▶ Your instructions:
Extract all of the entries and give them again, word for word.

* Begin *

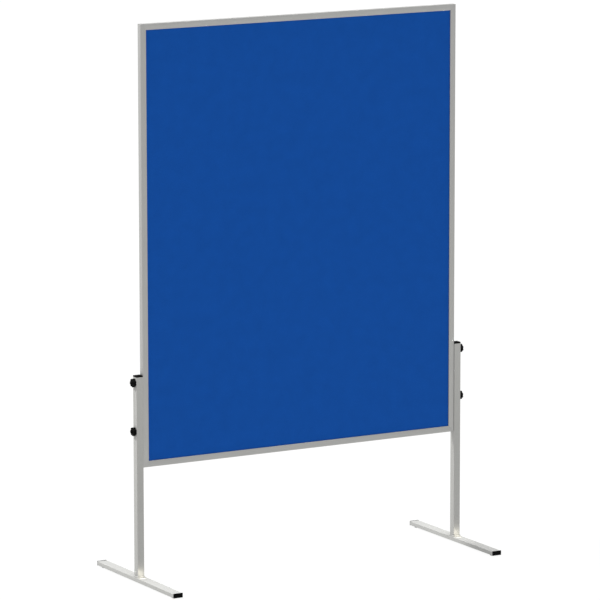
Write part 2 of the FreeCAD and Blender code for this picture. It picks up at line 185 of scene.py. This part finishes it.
# %% A long lens, to the left and slightly above
VIEW_TURN = -29.67  # degrees round the board; 0 looks straight at its front
VIEW_RISE = 9.93  # degrees above level
VIEW_ROLL = -0.06
VIEW_DISTANCE = 15.6034
VIEW_CENTRE = Vector((0.0, -0.010, 1.147))
AIM_RIGHT, AIM_UP = -0.0043, -0.2271  # from that centre to the middle of the view
SENSOR_MM, LENS_MM = 36.0, 274.98

turn, rise, roll = radians(VIEW_TURN), radians(VIEW_RISE), radians(VIEW_ROLL)
back = Vector((sin(turn) * cos(rise), -cos(turn) * cos(rise), sin(rise)))
level = Vector((cos(turn), sin(turn), 0.0))
upright = back.cross(level)
right = level * cos(roll) + upright * sin(roll)
up = upright * cos(roll) - level * sin(roll)
lens = bpy.data.cameras.new("camera")
lens.sensor_width, lens.lens = SENSOR_MM, LENS_MM
lens.clip_start, lens.clip_end = 0.1, 500.0
camera = bpy.data.objects.new("camera", lens)
eye = VIEW_CENTRE + right * AIM_RIGHT + up * AIM_UP + back * VIEW_DISTANCE
axes = Matrix((right, up, back)).transposed()
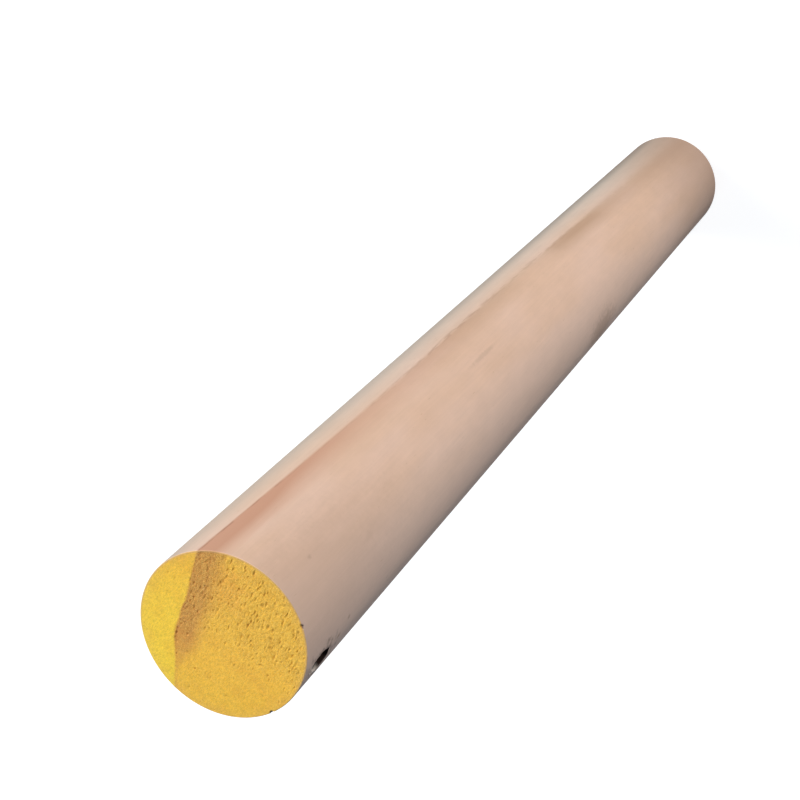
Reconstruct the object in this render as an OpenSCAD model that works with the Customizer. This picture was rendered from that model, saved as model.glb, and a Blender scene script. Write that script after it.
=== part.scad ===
// Wooden dowel rod: one turned length of timber, sawn square at both ends.
// It stands on its bare end. The other end is painted as a size mark, and an
// open knot hole and two chips in the rim lie near the paint.
// Origin at the centre of the bare end, +Z along the rod to the painted end.

/* [Rod] */
// Diameter of the rod
rod_d = 30; // [12:0.5:60]
// Length of the rod, from the bare end to the paint
rod_length = 300; // [60:5:900]
// Width of the sanded chamfer on the rim of each end
rim_chamfer = 0.2; // [0.1:0.05:1]

/* [Paint] */
// Thickness of the paint on the marked end, part of the length
paint_film = 0.1; // [0.05:0.05:0.3]

/* [Knot hole] */
// Distance from the painted end to the middle of the hole's mouth
knot_from_end = 6.6; // [5:0.1:12]
// Turn of the knot hole about the rod, from +X towards +Y
knot_bearing = 201; // [0:1:359]
// Diameter of the hole at the rod's surface, square to its own line
knot_mouth_d = 3; // [2:0.1:5]
// Diameter of the hole at its foot
knot_foot_d = 1.8; // [1:0.1:3]
// Depth of the hole along its own line
knot_depth = 9; // [5:0.5:12]
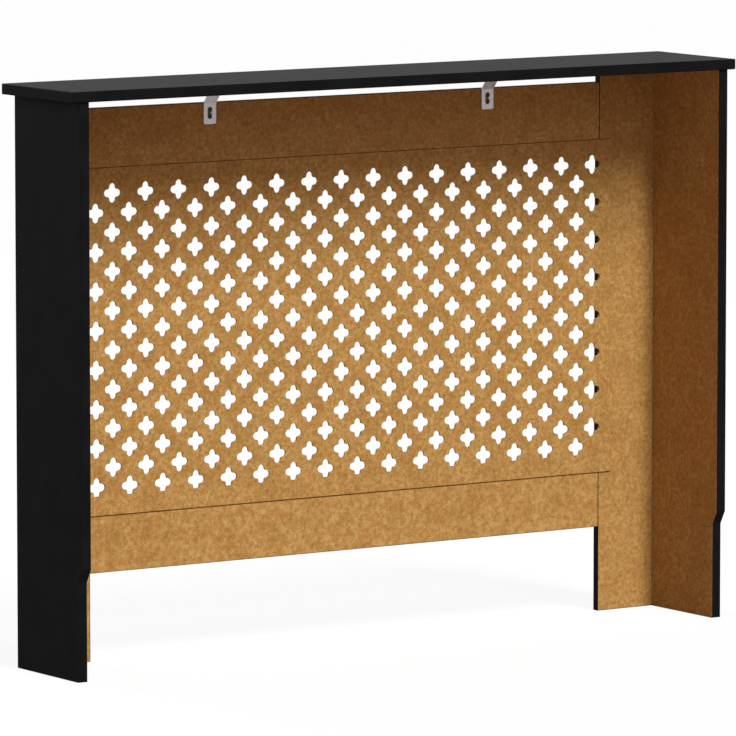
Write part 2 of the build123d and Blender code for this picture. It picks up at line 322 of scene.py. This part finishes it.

* End *

▶ Answer to the task:
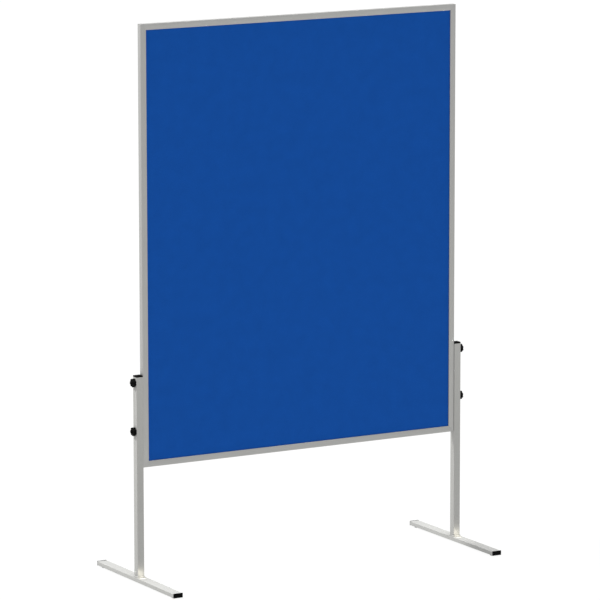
Write part 2 of the FreeCAD and Blender code for this picture. It picks up at line 185 of scene.py. This part finishes it.
# %% A long lens, to the left and slightly above
VIEW_TURN = -29.67  # degrees round the board; 0 looks straight at its front
VIEW_RISE = 9.93  # degrees above level
VIEW_ROLL = -0.06
VIEW_DISTANCE = 15.6034
VIEW_CENTRE = Vector((0.0, -0.010, 1.147))
AIM_RIGHT, AIM_UP = -0.0043, -0.2271  # from that centre to the middle of the view
SENSOR_MM, LENS_MM = 36.0, 274.98

turn, rise, roll = radians(VIEW_TURN), radians(VIEW_RISE), radians(VIEW_ROLL)
back = Vector((sin(turn) * cos(rise), -cos(turn) * cos(rise), sin(rise)))
level = Vector((cos(turn), sin(turn), 0.0))
upright = back.cross(level)
right = level * cos(roll) + upright * sin(roll)
up = upright * cos(roll) - level * sin(roll)
lens = bpy.data.cameras.new("camera")
lens.sensor_width, lens.lens = SENSOR_MM, LENS_MM
lens.clip_start, lens.clip_end = 0.1, 500.0
camera = bpy.data.objects.new("camera", lens)
eye = VIEW_CENTRE + right * AIM_RIGHT + up * AIM_UP + back * VIEW_DISTANCE
axes = Matrix((right, up, back)).transposed()
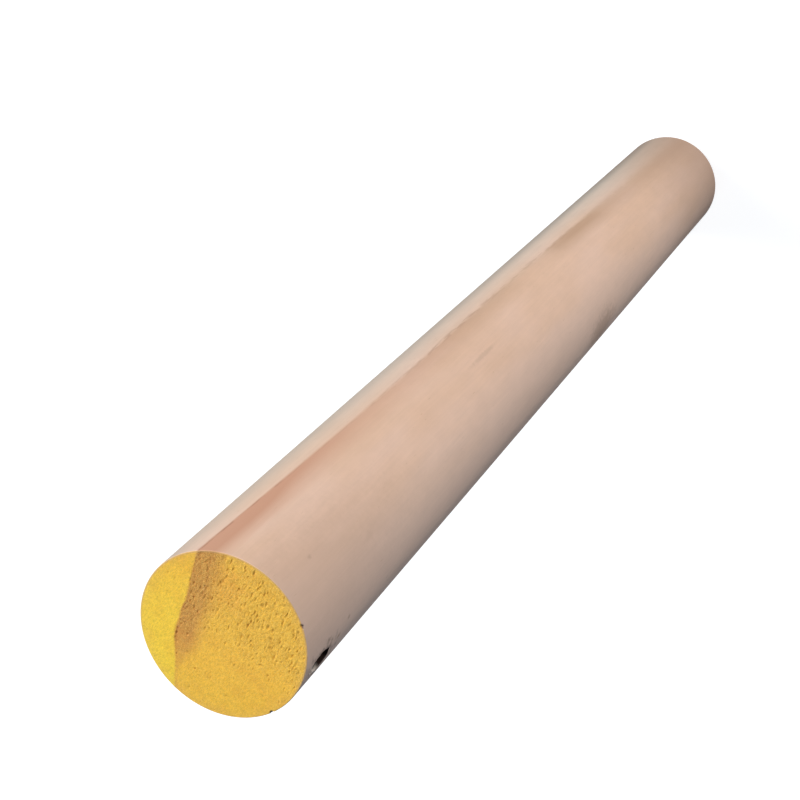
Reconstruct the object in this render as an OpenSCAD model that works with the Customizer. This picture was rendered from that model, saved as model.glb, and a Blender scene script. Write that script after it.
=== part.scad ===
// Wooden dowel rod: one turned length of timber, sawn square at both ends.
// It stands on its bare end. The other end is painted as a size mark, and an
// open knot hole and two chips in the rim lie near the paint.
// Origin at the centre of the bare end, +Z along the rod to the painted end.

/* [Rod] */
// Diameter of the rod
rod_d = 30; // [12:0.5:60]
// Length of the rod, from the bare end to the paint
rod_length = 300; // [60:5:900]
// Width of the sanded chamfer on the rim of each end
rim_chamfer = 0.2; // [0.1:0.05:1]

/* [Paint] */
// Thickness of the paint on the marked end, part of the length
paint_film = 0.1; // [0.05:0.05:0.3]

/* [Knot hole] */
// Distance from the painted end to the middle of the hole's mouth
knot_from_end = 6.6; // [5:0.1:12]
// Turn of the knot hole about the rod, from +X towards +Y
knot_bearing = 201; // [0:1:359]
// Diameter of the hole at the rod's surface, square to its own line
knot_mouth_d = 3; // [2:0.1:5]
// Diameter of the hole at its foot
knot_foot_d = 1.8; // [1:0.1:3]
// Depth of the hole along its own line
knot_depth = 9; // [5:0.5:12]
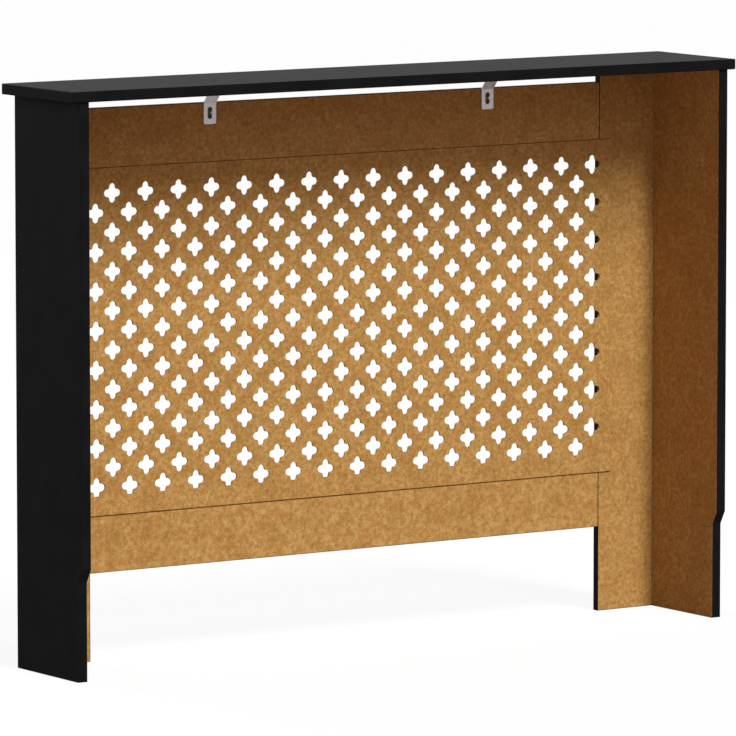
Write part 2 of the build123d and Blender code for this picture. It picks up at line 322 of scene.py. This part finishes it.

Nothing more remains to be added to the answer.